# Int werte vergleichen und Anzahl Paare ausgeben



## rgamer (21. Mai 2014)

Guten Tag,

Ich habe eine Frage.
Ich habe 6 verschiedene int Variablen, die jeweils einen eingegebenen Wert bekommen. Dazu habe ich 6 verschiedene int Variablen zufällig erzeugt. Ich möchte nun die 6 mit den anderen 6 vergleichen, jede Zahl mit jeder und mir am Ende die Anzahl der übereinstimmenden Werte ausgeben lassen.

Also ein Beispiel:
a=5, b=10, c=15, d=20, e=25, f=30

zza=34, zzb=23, zzc=17, zzd=49, zze=30, zzf=15

Vergleich: f=zze und c=zzf

Ausgabe: 2 Wertepaare.


Wie geht das vor allem kurz?


----------



## stg (21. Mai 2014)

Du kannst z.B. die ersten 6 in eine Hashstruktur einfügen.
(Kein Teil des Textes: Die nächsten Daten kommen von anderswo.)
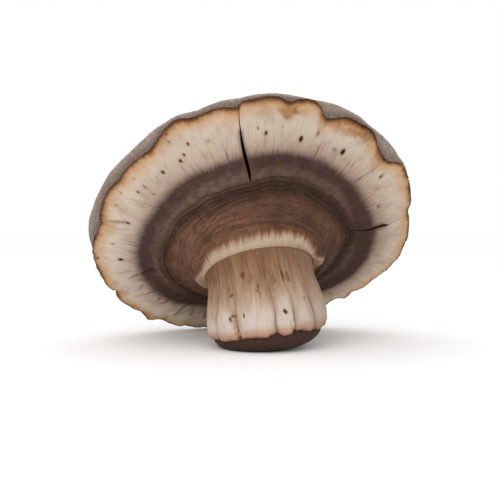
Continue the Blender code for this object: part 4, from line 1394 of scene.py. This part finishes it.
crown_fibres = grow_fibres("crown_fibres", crown_strip, crown_cover, fibres_made,
                           {"Length": 0.0026, "Width": 0.00010, "Lift": -0.04, "Per square metre": 6.0e5,
                            "Seed": 6, "Material": crown_fibre})


# %% [markdown]
# ## Stage, light and camera
#
# The photograph has a plain white ground, soft light from the front and above, and a long lens just above the
# height of the cap's middle. A wide pale disc stands for the table. The world lights everything evenly, and
# two large soft lamps beside the camera give the toes and the wavy rim their shape.

# %% Stage
def paper_material():
    """Matte white paper under the mushroom."""
    material, tree, shader = new_material("white paper, uncoated", 0.9, 0.1)
    place = add(tree, "ShaderNodeTexCoord", out="Object")
    fibre = add(tree, NOISE, {"Vector": place, "Scale": 400.0, "Detail": 2.0})
    tone = add(tree, LAYER, "#fbfbfa", fibre, "#ffffff")
    tree.links.new(tone, shader.inputs["Base Color"])
    return material


FLOOR_RADIUS = 3.0           # m, so that its edge is out of sight
floor_mesh = bpy.data.meshes.new("floor")
floor_turns = [math.radians(degrees) for degrees in range(0, 360, 5)]
floor_edge = [(FLOOR_RADIUS * math.cos(turn), FLOOR_RADIUS * math.sin(turn), 0.0) for turn in floor_turns]
floor_mesh.from_pydata(floor_edge, [], [list(range(len(floor_edge)))])
floor_mesh.materials.append(paper_material())
floor = linked_object("floor", floor_mesh)

world = bpy.data.worlds.new("soft white room")
world.use_nodes = True
world.node_tree.nodes["Background"].inputs["Color"].default_value = (1.0, 1.0, 1.0, 1.0)
world.node_tree.nodes["Background"].inputs["Strength"].default_value = 1.0
bpy.context.scene.world = world

LAMP_SIZE = 0.5              # m, side of each square lamp
LAMP_TARGET = (0.0, 0.0, 0.04)
LAMPS = (("key lamp", (-0.25, -0.60, 0.40), 1.5), ("fill lamp", (0.45, -0.55, 0.25), 0.5))


def soft_lamp(name, place, watts):
    """Square area lamp at a place in metres, turned to the mushroom's middle."""
    data = bpy.data.lights.new(name, "AREA")
    data.size = LAMP_SIZE
    data.energy = watts
    lamp = linked_object(name, data)
    lamp.location = place
    aim = np.array(LAMP_TARGET) - np.array(place)
    flat = math.hypot(aim[0], aim[1])
    lamp.rotation_euler = (math.atan2(flat, -aim[2]), 0.0, math.atan2(-aim[0], aim[1]))


for lamp_name, lamp_place, lamp_watts in LAMPS:
    soft_lamp(lamp_name, lamp_place, lamp_watts)
print("floor", 2 * FLOOR_RADIUS, "m across, with", len(LAMPS), "lamps")


# %% [markdown]
# The camera's place, tilt and lens come from fitting the rings and the outline to the photograph. The
# Standard view leaves the colours as they are worked out, so that white paper stays white.

# %% Camera
CAMERA_PLACE = (-0.0031, -0.3190, 0.0426)              # m
CAMERA_DOWN = 1.5            # degrees that it looks down
CAMERA_LENS = 65.7           # mm, on a square picture 36 mm wide
camera_data = bpy.data.cameras.new("camera")
camera_data.lens = CAMERA_LENS
camera_data.sensor_width = 36.0
camera_data.clip_start = 0.01
camera = linked_object("camera", camera_data)
camera.location = CAMERA_PLACE
camera.rotation_euler = (math.radians(90.0 - CAMERA_DOWN), 0.0, 0.0)
bpy.context.scene.camera = camera
bpy.context.scene.view_settings.view_transform = "Standard"
print("camera", camera.location[:], "lens", CAMERA_LENS)


# %% [markdown]
# ## Joining the frame
#
# Nothing on a mushroom moves, so every piece rides on the one body. Cap and stem replace their solids.

# %% Riding and replacing
for piece, name in ((cap, "cap"), (stem, "stem"), (collar, "cap"), (crown_fibres, "cap")):
    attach(piece, "root")
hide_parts("cap")
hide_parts("stem")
Dann durchläufst du die zweiten sechs und schaust für jeden Wert nach, ob er schon in deiner Hashstruktur vorhanden ist.

Bei so wenigen Zahlen ist es aber auch überhaupt kein Problem. Einfach "alles mit allem" zu vergleichen. Sprich du legst ein Array oder eine List für beide Datensätzen und durchläufst alles mit zwei geschachtelten Schleifen. Bei 6 Zahlen für den ersten und 6 Zahlen für den zweiten Datensatz hast du dann auch 'nur' 36 Vergleiche ...


----------



## Gucky (21. Mai 2014)

Genau. Da wäre BruteForce die einfachste Möglichkeit uns würde gleichzeitig nicht allzuviel Performance kosten.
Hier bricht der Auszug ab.